As Station Road bears to the left, two roads lead off to the right. Love Lane, now a “no through road” led into Rotherfield Lane and before the bypass was an infamous rat run to avoid the village centre. Fir Toll Road, now cut by the bypass which was constructed on the track of the railway, was another of the toll roads out of the village. Round on the right is the old Mayfield Station, now a private residence. The railway line, built by the London, Brighton and South Coast Railway, was in use between 1880 and 1965. The line had a chequered history and never offered the alternative route to Eastbourne and Brighton that was intended.

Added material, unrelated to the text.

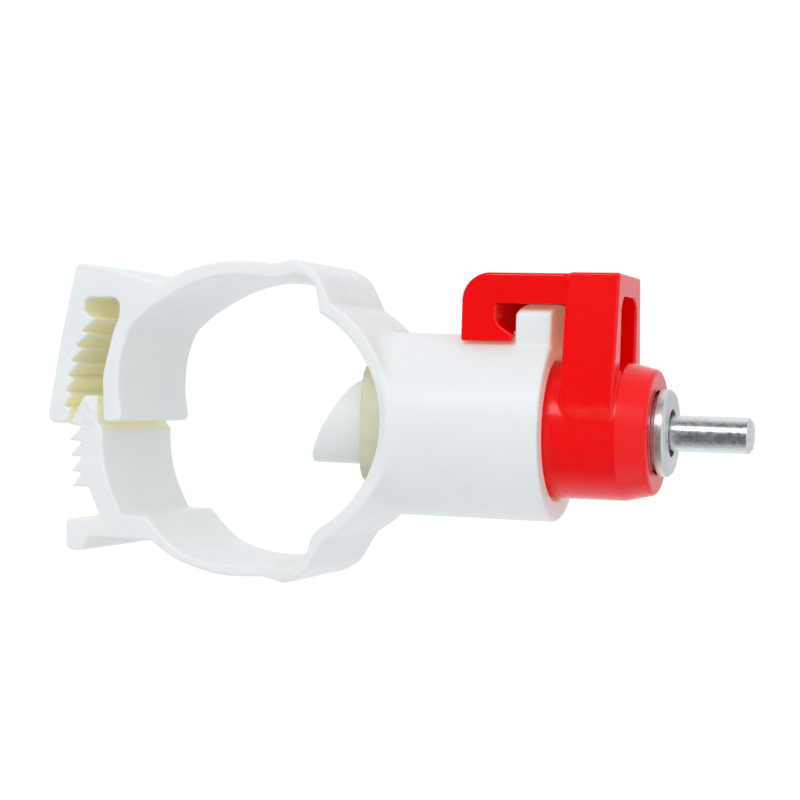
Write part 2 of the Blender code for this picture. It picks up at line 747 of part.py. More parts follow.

Although highly scenic, and lovingly christened the Cuckoo Line, the bends were too tight for heavy traffic and sustained one spectacular derailment in 1897, when a train came off the steep embankment near Clayton Farmhouse killing the driver and injuring over 30 passengers. The building on the corner was until recently the Mayfield Inn, previously the Railway Hotel, now converted into flats and renamed Firstone.

Continue down the hill to the next junction and turn left into Newick Lane and then immediately left again into West Street. This was the old road out of the village, the Lower Level. From the road, fine views are to be seen to the south. Partly hidden in the trees is the seventeenth century house, Cranesden, once reputedly visited by Oliver Cromwell. Towards the top of the road, a raised footpath runs in front of some old cottages, one of which was the Sawyers Arms Public House. Turn right at the junction with South Street with the Baptist Chapel on the corner.

As South Street bears left a small road leads down to the Chapel of St Mary in the Fields. In 1922 the site was purchased by the Order of St Elizabeth of Hungary (Angle-Catholic Sisters based in London), and was developed as a rural shelter for disadvantaged children. The last Sisters left in 1975 and the buildings were sold to private buyers. The new residential development just past St Mary in the Fields was the site of the 1930’s Brewer’s Arms which had previously been the site of an old Tramps Lodging House.

Continue along South Street to the car park on the right where the walk started.